Franco Ferrarotti oltre ad essere professore emerito di Sociologia all’Università di Roma La Sapienza è stato deputato al Parlamento italiano e, senza alcun dubbio, entrambe queste sue profonde tracce di esistenza lo rendono tra i più esperti di “viaggi di studio” della società, dell’evoluzione sociale e dei parametri che ne determinano i cambiamenti.
Tali cambiamenti, come è lecito aspettarsi, possono essere positivi o negativi o traghettarci su rotte differenti ma devono essere costantemente monitorati per poterne comprendere le conseguenze e, se è possibile, placarne i disastri derivanti. Lo impone la storia e lo impone l’essere umano, il lavoro, come spesso ricorda l’esimio professore quasi a modo di rimprovero, di sociologi e specialisti di ogni genere della psiche, dell’evoluzione, dello studio dell’essere umano in tutte le sue sfaccettature non può affievolirsi.
In quest’ultimo breve ed intenso saggio il Ferrarotti non solo ci pone davanti i maniera ordinata e limpida a come ci ha trasformati il mondo della rete: quel modo poco attento e troppo rapido di comunicare, la perdita del contatto diretto che tanto osanniamo senza infine far nulla per ottenerlo; viene tralasciato l’antefatto, la ricerca della verità senza mai porci le giuste domande.
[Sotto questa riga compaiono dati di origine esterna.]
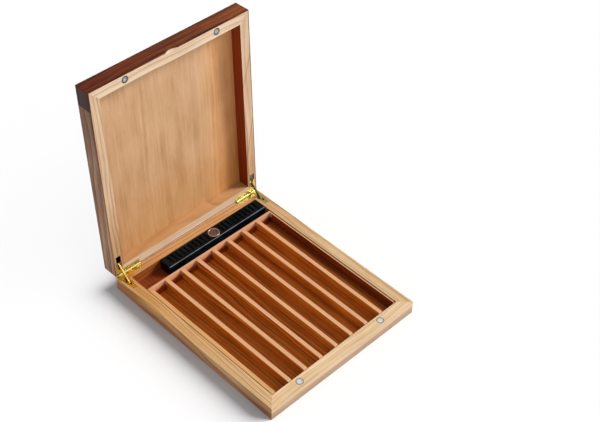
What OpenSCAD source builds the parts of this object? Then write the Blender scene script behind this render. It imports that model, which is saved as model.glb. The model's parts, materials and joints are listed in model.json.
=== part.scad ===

Il viaggio alternativo, al di fuori del distretto della “pattumiera web”, che ci offre l’autore ci porta a ripercorre quei lunghi pensieri derivanti dagli studi giovanili anche di molti lettori, sorvolando e fotografando i pensieri dei grandi filosofi antichi e moderni come Marx e Prohudon che grazie alla loro diatriba a suon di scritti: la filosofia della miseria e la miseria della filosofia, riconducono alla alienazione dell’essere umano e delle sue relazioni. A tal proposito si legge infatti: “Per Marx la divisione del lavoro – che secondo Proudhon è un prius rispetto alle macchine – esiste in realtà soltanto nell’industria moderna, non ha inizio al principio del mondo. Marx critica a fondo la tesi dei Proudhon secondo la quale l’opificio è nato dalla divisione del lavoro e il salariato dall’opificio”. E continua: ”Intendo elaborare un ragionamento analogo circa le ricadute sociali dei nuovi aggeggi elettronici, pur sapendo che le loro conseguenze investono tutta la realtà ed offrono in apparenza una socialità più ampia e più ricca, mentre invece si tratta di una socialità fredda , per tutti e per nessuno, che nega il linguaggio del corpo ed il rapporto umano autentico, il faccia a faccia, e che, al limite, mette a repentaglio l’esistenza della stessa società umana, ridotta a mera congerie di messaggi irresponsabili, spesso offensivi, non potendo contare su una critica delle fonti e portando inevitabilmente alla confusione fra accesso ed eccesso”.
Il lettore potrà continuare il viaggio tra le tappe che hanno segnato e segnano l’ultimo secolo della nostra storia, penso allo “scalo” rappresentato da Pasolini, quasi inteso come un oracolo del secolo passato, per il quale la società guidata dalla televisione aveva già imboccato una strada senza ritorno.
Siamo davanti ad un saggio, breve, forse non del tutto condivisibile in certi aspetti ma che ha la forza, in poco tempo, di smuovere il pensiero del lettore, o almeno di indirizzarlo verso una ricerca introspettiva, come la storiografia permette con lo studio della storia, su un aereo o su un divano, in riva ad una spiaggia o sulla cima di un monte, con lo smartphone sempre pronto al nostro fianco.